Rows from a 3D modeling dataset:

>>>>>

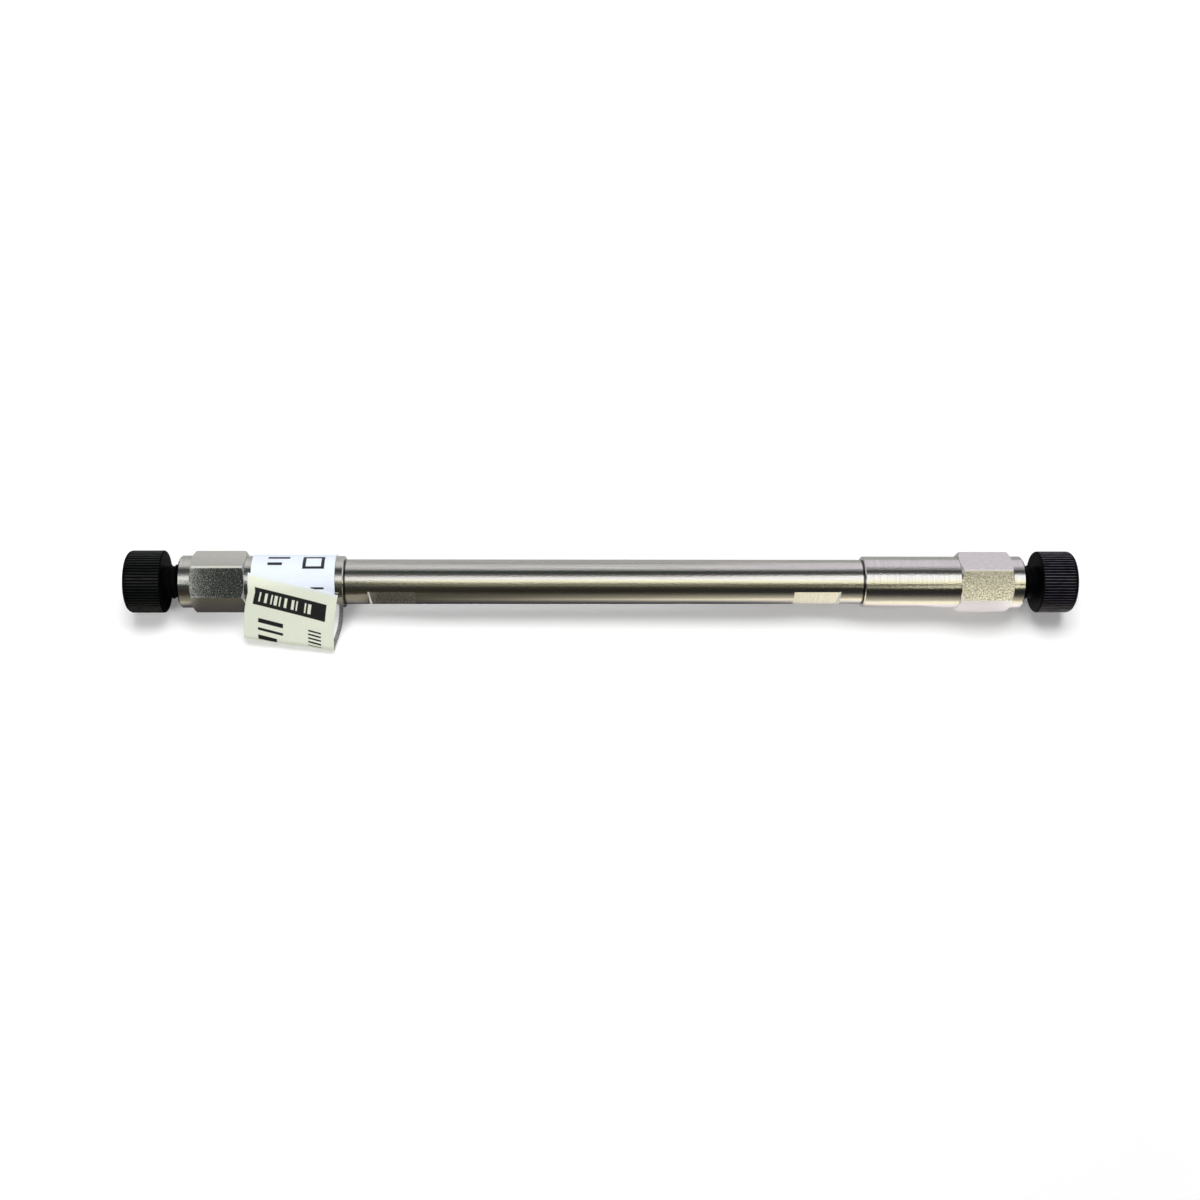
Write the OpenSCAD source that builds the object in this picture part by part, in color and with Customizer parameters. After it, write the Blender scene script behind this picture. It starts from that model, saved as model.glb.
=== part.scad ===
// A packed chromatography column: a narrow steel tube full of packing, closed at each end by
// a screwed end cap with a coned port, and stoppered for storage by two knurled plugs.
// The origin is the centre of the inlet port's mouth. The axis runs along +X to the outlet,
// and +Z is up, with the column lying on its two plugs and on the loop of its label.

/* [Column tube] */
// Length of the tube, end to end
tube_length = 100; // [50:1:250]
// Outside diameter of the tube
tube_od = 6.35; // [6.2:0.05:6.6]
// Bore of the tube, which the packed bed fills
tube_bore = 4.6; // [2:0.1:4.8]
// Diameter of each threaded end of the tube, at the pitch line of its thread
tube_thread_d = 6.05; // [5.95:0.05:6.15]
// Length of each threaded end of the tube
tube_thread_length = 11; // [6:0.5:12]
// Chamfer at the ends of the tube
tube_chamfer = 0.1; // [0.05:0.05:0.2]

/* [Wrench flats] */
// Width across the pair of flats near each end cap
flat_across = 5.75; // [5.3:0.05:6]
// Length of the flats along the tube
flat_length = 6.65; // [4:0.05:8]
// Distance from an end cap to its flats
flat_offset = 3.35; // [1:0.05:6]
// Turn of the flats about the axis, from straight up towards the front
flat_turn = 80; // [0:1:180]

/* [End caps] */
// Diameter of the round boss around the port
boss_d = 7.35; // [6.5:0.05:7.5]
// Length of the boss
boss_length = 1.75; // [1:0.05:3]
// Width across the flats of the hexagon
hex_across = 7.55; // [7.4:0.05:10]
// Length of the hexagon
hex_length = 7.55; // [5:0.05:10]
// Slope of the turned-off corners of the hexagon, from its end faces
hex_dome_angle = 30; // [20:1:40]
// Turn of the inlet cap's hexagon about the axis, from straight up towards the front
inlet_hex_turn = 28; // [0:1:60]
// Turn of the outlet cap's hexagon about the axis, from straight up towards the front
outlet_hex_turn = 35; // [0:1:60]
// Diameter of the skirt that screws over the tube
skirt_d = 7.3; // [7.1:0.05:7.5]
// Length of the skirt
skirt_length = 13.7; // [13:0.1:20]
// Chamfer on the rim of the boss
boss_chamfer = 0.2; // [0.05:0.05:0.4]
// Chamfer on the rim of the skirt
skirt_chamfer = 0.12; // [0.05:0.01:0.25]

/* [Ports] */
// Diameter of the threaded hole, at the pitch line of its thread
port_d = 4.5; // [4.3:0.05:4.8]
// Depth of the threaded hole
port_depth = 5.4; // [4:0.1:6]
// Chamfer at the mouth of the threaded hole
port_chamfer = 0.25; // [0.1:0.05:0.5]
// Diameter of the wide end of the coned seat
seat_d = 3.2; // [2.6:0.1:3.8]
// Included angle of the coned seat
seat_angle = 40; // [30:1:60]
// Diameter of the pilot hole that takes the end of a capillary
pilot_d = 1.65; // [1.3:0.05:1.8]
// Depth of the pilot hole
pilot_depth = 0.8; // [0.5:0.1:2]
// Diameter of the passage from the pilot hole to the bed
passage_d = 0.6; // [0.3:0.05:0.8]
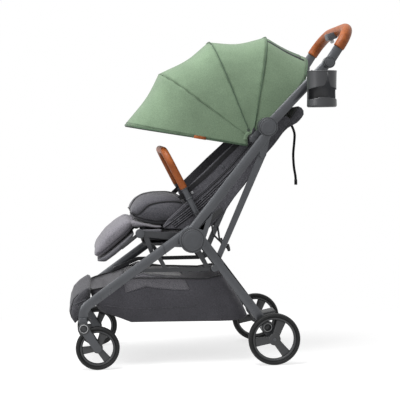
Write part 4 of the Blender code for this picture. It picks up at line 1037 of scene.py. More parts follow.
def cup_has(turn, z):
    """True where the cup has wall."""
    turn = (turn + math.pi) % (2 * math.pi) - math.pi
    slot = 0.07 + 0.14 * math.exp(-(((z - 0.866) / 0.010) ** 2))
    if z > LIP_LOW or z < WINDOW_LOW + 0.003 * math.cos(2 * turn):
        return True
    if not WINDOW_FROM <= turn <= WINDOW_TO:
        return True
    return z > lobe_edge(turn) and abs(turn - SLOT_TURN) > slot


points = []
for i in range(LEVELS + 1):
    z = CUP_LOW + (CUP_TOP - CUP_LOW) * i / LEVELS
    low_round = max(0.0, 1 - (z - CUP_LOW) / 0.006)
    sunk = 1 - math.sqrt(max(0.0, 1 - low_round**2))
    radius = CUP_R - 0.0050 * sunk - 0.0012 * math.sin(math.pi * i / LEVELS)
    for n in range(TURN_STEPS):
        turn = 2 * math.pi * n / TURN_STEPS
        points.append((CUP_AT[0] + radius * math.cos(turn), CUP_AT[1] + radius * math.sin(turn), z))
wall = []
for n, face in enumerate(quads(LEVELS + 1, TURN_STEPS, True)):
    i, k = divmod(n, TURN_STEPS)
    if cup_has(2 * math.pi * (k + 0.5) / TURN_STEPS, CUP_LOW + (CUP_TOP - CUP_LOW) * (i + 0.5) / LEVELS):
        wall.append(face)
wall.append(tuple(range(TURN_STEPS)))
cup = build("cup_wall", points, wall, cup_plastic, "handle")
relax = cup.modifiers.new("relax", "SMOOTH")
relax.iterations, relax.factor = 3, 0.4
thick = cup.modifiers.new("thick", "SOLIDIFY")
thick.thickness, thick.offset = 0.0026, -1.0
apply_modifiers(cup)
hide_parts("cup_holder")
print("cup wall", len(wall), "faces kept of", LEVELS * TURN_STEPS)

# %% [markdown]
# ## The cup holder's rim and arm
# The cup's rim is rolled outward. A short arm, grooved like a flexible joint, reaches from the cup to
# a clamp round the handle tube.
# %% The cup's rim and arm
HANDLE_TUBE_X, ARM_HIGH, RIM_R = 0.2035, 0.902, 0.0452
turns = [2 * math.pi * n / 72 for n in range(72)]
ring = [(CUP_AT[0] + RIM_R * math.cos(a), CUP_AT[1] + RIM_R * math.sin(a), CUP_TOP - 0.001) for a in turns]
sweep("cup_rim", ring, circle(0.0017, 8), cup_plastic, "handle", side=(0.0, 0.0, 1.0), loop=True)
handle_turn = math.degrees(math.atan2(TILT[1] - APEX[1], TILT[0] - APEX[0]))
clamp_at = toward(TILT, handle_turn, -0.064)
clamp = [
    (HANDLE_TUBE_X + u, *toward(clamp_at, handle_turn, 0.0, v)) for u, v in oval(0.0215, 0.0400, 0.6, 32)
]
sweep("cup_clamp", clamp, oval(0.0050, 0.0240, 0.5, 16), black_plastic, "handle", loop=True)
arm_knots = [
    (0.2150, *clamp_at),
    (0.2240, (clamp_at[0] + CUP_AT[1]) / 2, ARM_HIGH),
    (0.2360, CUP_AT[1], ARM_HIGH),
    (0.2395, CUP_AT[1], ARM_HIGH),
]
arm = curve(arm_knots, 5)
sweep("cup_arm", arm, oval(0.0200, 0.0200, 0.6, 20), black_plastic, "handle", side=(0.0, 1.0, 0.0))
rib_round, rib_step = oval(0.0216, 0.0216, 0.6, 20), Vector((0.0006, 0.0, 0.0))
for n in range(4):
    spot = Vector(arm[3 + 2 * n])
    rib = [spot - rib_step, spot, spot + rib_step]
    swell = [0.97, 1.0, 0.97]
    sweep(f"cup_arm_rib_{n}", rib, rib_round, cup_plastic, "handle", side=(0.0, 1.0, 0.0), swell=swell)
print("cup arm", len(arm), "points")

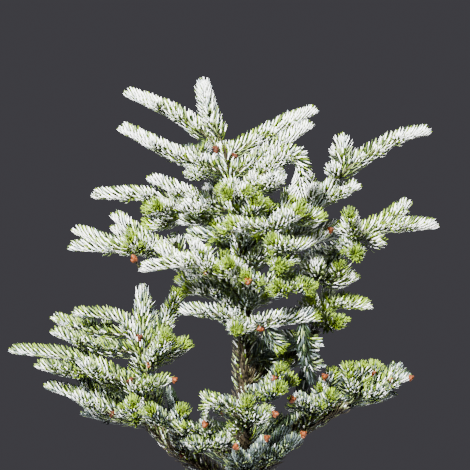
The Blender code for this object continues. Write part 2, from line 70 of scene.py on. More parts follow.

<<<<<

What you have to do =
Can you write out the lines above, from the first one through the one containing "flat_turn = 80; // [0:1:180]", exactly as they appear and nothing more?

Reply to the exercise =
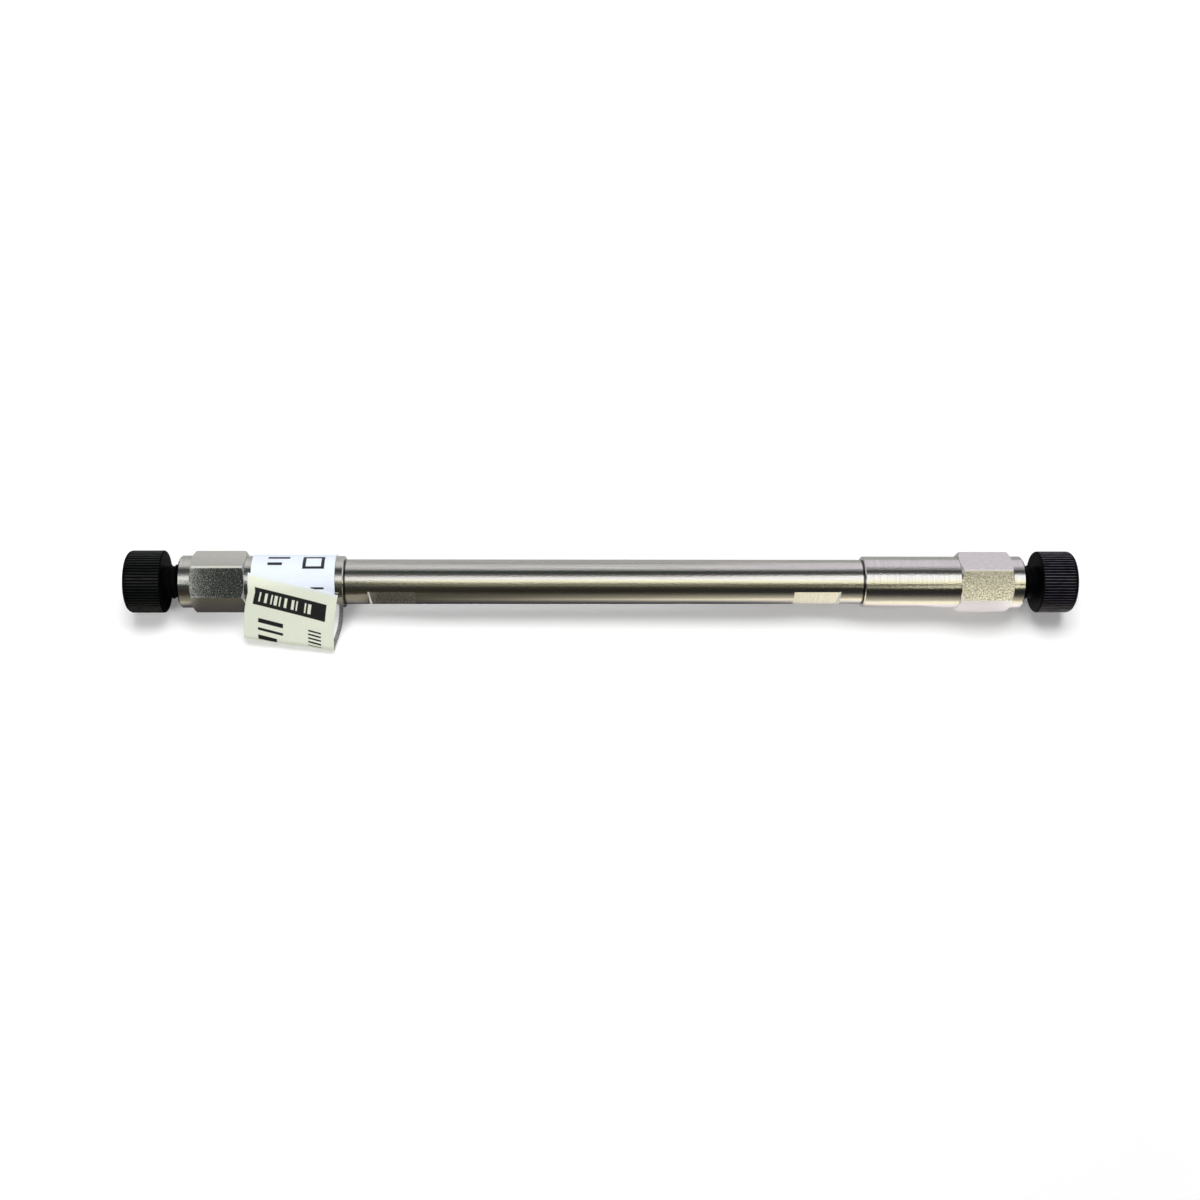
Write the OpenSCAD source that builds the object in this picture part by part, in color and with Customizer parameters. After it, write the Blender scene script behind this picture. It starts from that model, saved as model.glb.
=== part.scad ===
// A packed chromatography column: a narrow steel tube full of packing, closed at each end by
// a screwed end cap with a coned port, and stoppered for storage by two knurled plugs.
// The origin is the centre of the inlet port's mouth. The axis runs along +X to the outlet,
// and +Z is up, with the column lying on its two plugs and on the loop of its label.

/* [Column tube] */
// Length of the tube, end to end
tube_length = 100; // [50:1:250]
// Outside diameter of the tube
tube_od = 6.35; // [6.2:0.05:6.6]
// Bore of the tube, which the packed bed fills
tube_bore = 4.6; // [2:0.1:4.8]
// Diameter of each threaded end of the tube, at the pitch line of its thread
tube_thread_d = 6.05; // [5.95:0.05:6.15]
// Length of each threaded end of the tube
tube_thread_length = 11; // [6:0.5:12]
// Chamfer at the ends of the tube
tube_chamfer = 0.1; // [0.05:0.05:0.2]

/* [Wrench flats] */
// Width across the pair of flats near each end cap
flat_across = 5.75; // [5.3:0.05:6]
// Length of the flats along the tube
flat_length = 6.65; // [4:0.05:8]
// Distance from an end cap to its flats
flat_offset = 3.35; // [1:0.05:6]
// Turn of the flats about the axis, from straight up towards the front
flat_turn = 80; // [0:1:180]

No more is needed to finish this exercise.